Many real conversations we’ve had with platform managers and data engineers typically go like this:
“Our CEO wants me to lower cloud costs and make sure our SLAs are hit to keep our customers happy.”
Okay, so what’s the problem?
“The problem is that I can’t actually change anything directly, I need other people to help and that is the bottleneck”
So basically, platform teams find themselves handcuffed and face enormous friction when trying to actually implement improvements. Let’s zoom into the reasons why.
What’s holding back the platform team?
- Data Teams are out of technical scope — Tuning clusters or complex configurations (Databricks, Snowflake) is a time consuming task where data teams would rather be focusing on actual pipelines and SQL code. Many engineers don’t have the skillset, support structure, or even know what the costs are for their jobs. Identifying and solving root cause problems is also a daunting task that gets in the way of just standing up a functional pipeline.
- Too many layers of abstraction — Let’s just zoom in on one stack: Databricks runs their own version of Apache Spark, which runs on a cloud provider’s virtualized compute (AWS, Azure, GCP), with different network options, and different storage options (DBFS, S3, Blob), and by the way everything can be updated independently and randomly throughout the year. The amount of options is overwhelming and it’s impossible for platform folks to ensure everything is up to date and optimal.
- Legacy code — One unfortunate reality is simply just legacy code. Oftentimes teams in a company can change, people come and go, and over time, the knowledge of any one particular job can fade away. This effect makes it even more difficult to tune or optimize a particular job.
- Change is scary — There’s an innate fear to change. If a production job is flowing, do we want to risk tweaking it? The old adage comes to mind: “if it ain’t broke, don’t fix it.” Oftentimes this fear is real, if a job is not idempotent or there are other downstream effects, a botched job can cause a real headache. This creates a psychological barrier to even trying to improve job performance.
- At scale there are too many jobs — Typically platform managers oversee hundreds if not thousands of production jobs. Future company growth ensures this number will only increase. Given all of the points above, even if you had a local expert, going in and tweaking jobs one at a time is simply not realistic. While this can work for a select few high priority jobs, it leaves the bulk of a company’s workloads more or less uncared for.
Clearly it’s an uphill battle for data platform teams to quickly make their systems more efficient at scale. We believe the solution is a paradigm shift in how pipelines are built. Pipelines need a closed loop control system that constantly drives a pipeline towards business goals without humans in the loop. Let’s dig in.

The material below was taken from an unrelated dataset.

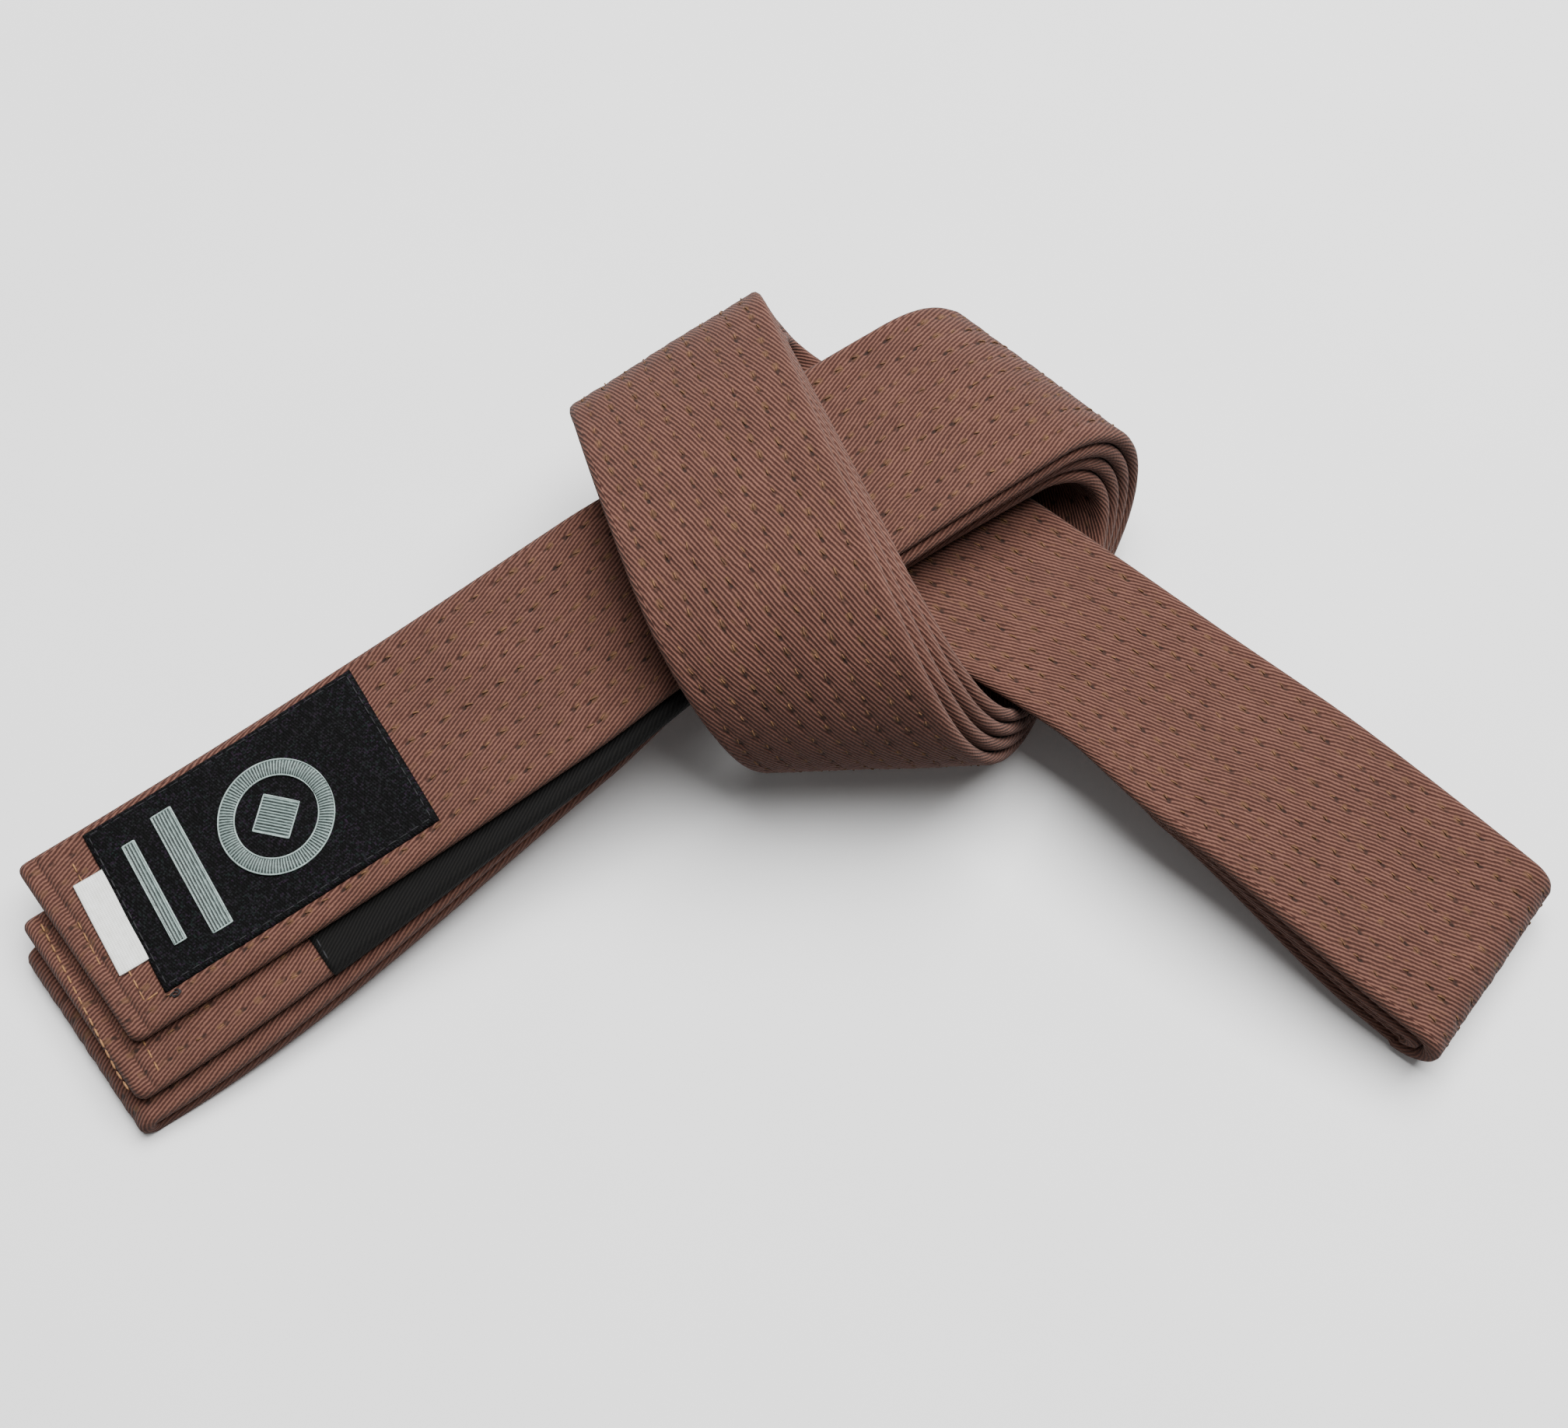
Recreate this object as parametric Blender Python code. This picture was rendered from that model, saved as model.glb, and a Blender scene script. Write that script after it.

What does closed loop feedback control for a pipeline mean?
Today’s pipelines are what is known as an “open loop” system in which jobs just run without any feedback. To illustrate what I’m talking about, pictured below shows where “Job 1” just runs every day, with a cost of $50 per run. Let’s say the business goal is for that job to cost $30. Well, until somebody actually does something, that cost will remain at $50 for the foreseeable future — as seen in the cost vs. time plot.
What if instead, we had a system that actually fed back the output statistics of the job so that the next day’s deployment can be improved? It would look something like this:
What you see here is a classic feedback loop, where in this case the desired “set point” is a cost of $30. Since this job is run every day, we can take the feedback of the real cost and send it to an “update config” block that takes in the cost differential (in this case $20) and as a result apply a change in “Job 1’s configurations. For example, the “update config” block may reduce the number of nodes in the Databricks cluster.
What does this look like in production?
In reality this doesn’t happen in a single shot. The “update config” model is now responsible for tweaking the infrastructure to try to get the cost down to $30. As you can imagine, over time the system will improve and eventually hit the desired cost of $30, as shown in the image below.
This may all sound fine and dandy, but you may be scratching your head and asking “what is this magical ‘update config’ block?” Well that’s where the rubber meets the road. That block is a mathematical model that can input a numerical goal delta, and output an infrastructure configuration or maybe code change.
It’s not easy to make and will vary depending on the goal (e.g. costs vs. runtime vs. utilization). This model must fundamentally predict the impact of an infrastructure change on business goals — not an easy thing to do.
Nobody can predict the future
One subtle thing is that no “update config” model is 100% accurate. In the 4th blue dot, you can actually see that the cost goes UP at one point. This is because the model is trying to predict a change in the configurations that will lower costs, but because nothing can predict with 100% accuracy, sometimes it will be wrong locally, and as a result the cost may go up for a single run, while the system is “training.”
But, over time, we can see that the total cost does in fact go down. You can think of it as an intelligent trial and error process, since predicting the impact of configuration changes with 100% accuracy is straight up impossible.